Spinnaker Tower, built for the Millennium celebration, soars 557 feet above the Harbor, offering awesome views from it's three separate viewing levels. The real gimmick is on level one, where in the center of the room is a glass floor that, if you remove your shoes, you can walk across, peering down to the ground 328 feet below. It's definitely a walk of faith and worth checking out if you happen to be in the area.
The real draw for sure is the historic dockyards. For about sixteen pounds you can get an all-inclusive admission ticket with eight attractions. There is no way you can do it all in a day and only the serious tourist could manage to master everything in a weekend, so it's convenient that the all inclusive ticket is good for one admission to each attraction for an entire year. The first day we were able to see the HMS Victory and the HMS Warrior 1860. Victory is the oldest commissioned ship in the British fleet and is most famous for its role in the Battle of Trafalgar, when the great Naval hero Admiral Lord Nelson was killed. Warrior is the first iron-hulled battleship ever made. She was in service for only ten years before becoming obsolete to newer technology. Warrior spent much of her life cast aside as an oil jetty and then an abandoned relic of history before being restored to her original glory.
After a full day of climbing about on old warships, we headed back to the car about seven o’clock to drive home to our hotel—a fifteen minute drive away. We were satisfied with our dockyard conquest for this trip and intended to see more of the six remaining attractions left on our ticket after our return to England in July. We parked the car on the ground floor of a parking structure that advertised a rate of ₤1 an hour. In this overpriced country where a pint fetches no less than $5 this was a bargain to be sure! When we arrived at the structure there was a giant metal gate blocking our entrance. In front of the entrance was the sign on which we carefully noted the rates six hours prior. Below the rates, in white block letters it said “OPENING HOURS 07.00 to 18.00”. At a loss for words, I took a picture.
For the next two hours my colleague and I got a scenic tour of Portsmouth, Titchfield, and every lousy residential area in the half dozen towns in between. The journey home involved two bus rides, a one-mile walk, two pubs, four pints, and six quid (not including the pints). The highlight for sure was the second bus driver, obviously from Scotland. We had just spent four quid each to travel the lion’s share of the distance, probably ten miles or so. The remaining trip was about two miles up the road but we had to switch buses. Since we weren’t familiar with the bus route or where it stopped, my colleague tried picking some landmarks that he figured might be along the bus route. When we mentioned Titchfield Abbey, the driver's eyes lit with recognition. We knew from experience the Abbey was within reasonable walking distance of our hotel and there was a nice little pub down the street where we could grab dinner and a pint.

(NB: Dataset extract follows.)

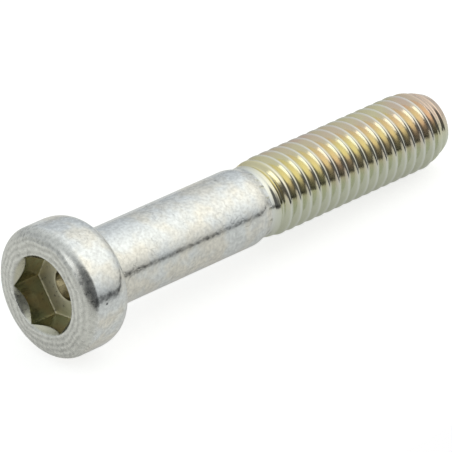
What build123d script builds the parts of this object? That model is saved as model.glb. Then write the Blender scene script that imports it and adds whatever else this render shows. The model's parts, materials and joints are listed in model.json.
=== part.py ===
from build123d import *
from math import atan, cos, degrees, radians, sin, tan
import os

# Low-head socket cap screw, M6 x 35, lying on its side. Millimetres and degrees
# Head
head_diameter = 9.8
head_height = 4.1
front_edge_width = 1.45
front_edge_height = 0.95
back_edge_width = 0.75
back_edge_height = 1.4

# Hexagon socket, its conical mouth, and the hole in its bottom that guides the key's pilot
socket_across_flats = 5.1
socket_depth = 2.45
socket_turn = -8.8
mouth_flare = 0.9
mouth_slope = 50
pilot_diameter = 2.5
pilot_depth = 1.5
pilot_tip_slope = 30

# Plain shank, and the waist beside the rolled thread
shank_diameter = 5.84
shank_length = 15.2
underhead_radius = 0.25
waist_diameter = 5.3
waist_length = 0.9
waist_gap = 0.9

# Thread and its pointed end
thread_length = 18
thread_diameter = 5.92
thread_pitch = 1
flank_angle = 30
crest_width = 0.125
root_width = 0.2
thread_lead = 0.46
crest_runout = 1.8
root_runout = 0.8
point_length = 2
point_diameter = 4.6

head_radius = head_diameter / 2
shank_radius = shank_diameter / 2
waist_radius = waist_diameter / 2
thread_radius = thread_diameter / 2
point_radius = point_diameter / 2

# Shank, waist and thread follow one another along the screw, the thread a gap past the waist
waist_end = shank_length + waist_length
thread_start = waist_end + waist_gap
screw_length = thread_start + thread_length
point_start = screw_length - point_length

# Socket's mouth and the end of its pilot hole
mouth_diameter = socket_across_flats + mouth_flare
mouth_depth = mouth_flare / 2 * tan(radians(mouth_slope))
pilot_end = socket_depth + pilot_depth - head_height

# Height of the thread's ridge, which its two flanks and the flats at its crest and root leave
ridge_foot = thread_pitch - root_width
ridge_height = (ridge_foot - crest_width) / 2 / tan(radians(flank_angle))
root_radius = thread_radius - ridge_height
ridge_sink = 0.05
ridge_start = thread_start - thread_lead
ridge_end = screw_length + thread_pitch
core_end = ridge_end + thread_pitch
crest_rise = thread_radius - waist_radius
point_rise = thread_radius - point_radius
# Share by which the cones that trim the ridge run past its crest
trim_reach = 1.2

# The screw lies on the widest circle of its head and on its last full thread
rest_angle = degrees(atan((head_radius - thread_radius) / (point_start + back_edge_height)))
rest_sine = sin(radians(rest_angle))
rest_cosine = cos(radians(rest_angle))
seat_height = head_radius * rest_cosine - back_edge_height * rest_sine

# Along the ground the head reaches back and the point reaches forward of the bearing face
reach_back = head_height * rest_cosine + (head_radius - front_edge_width) * rest_sine
reach_forward = screw_length * rest_cosine + point_radius * rest_sine
seat_place = ((reach_back - reach_forward) / 2, 0, seat_height)
to_point = (rest_cosine, 0, -rest_sine)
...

“Two pounds” the driver said.
I was thinking the same thing, but my colleague managed to get the words out faster:
“Two quid from Fareham to Titchfield?”
“‘at’s a lot, in’t it?” he said with his thick Scottish accent. I thought, fuck that for a game of soldiers.
Unfortunately the driver didn’t take main roads to the abbey, so my colleague and I had no idea when to pull the stop cord for our stop. We were relying on the Scotsman to remember where we were trying to go. Sure enough, five minutes into the ride he stops the bus, looks back and says “hellooo, yew winted the abbey?”
We jumped up to get off the bus and he gave us kind of a confused look and said “there’s nuthin’ here”.
My colleague clarified our goal, “we’re trying to get to the Titchfield Mill pub.”
With the rest of the bus waiting, and I’m sure listening (it was not quite half full), the Scotsman then excitedly gave us more detailed instructions:
“Oh, yew hafta cross the duel carriageway. Make sure ya do not get run ovah. Hav a neece drrink.”
Not good luck, not have a nice day, not the ever prevalent “cheers”, but have a nice drink. What a lovely country. We disembarked from the bus in the midst of a tiny neighborhood street that you wouldn’t think a bus would travel. On one side of the street, sandwiched between rows of flats, an automotive garage. On the other side, a pub called the Wheatsheaf. Spot on. We stopped in after dinner at the Mill for a few sherberts before walking home to the hotel.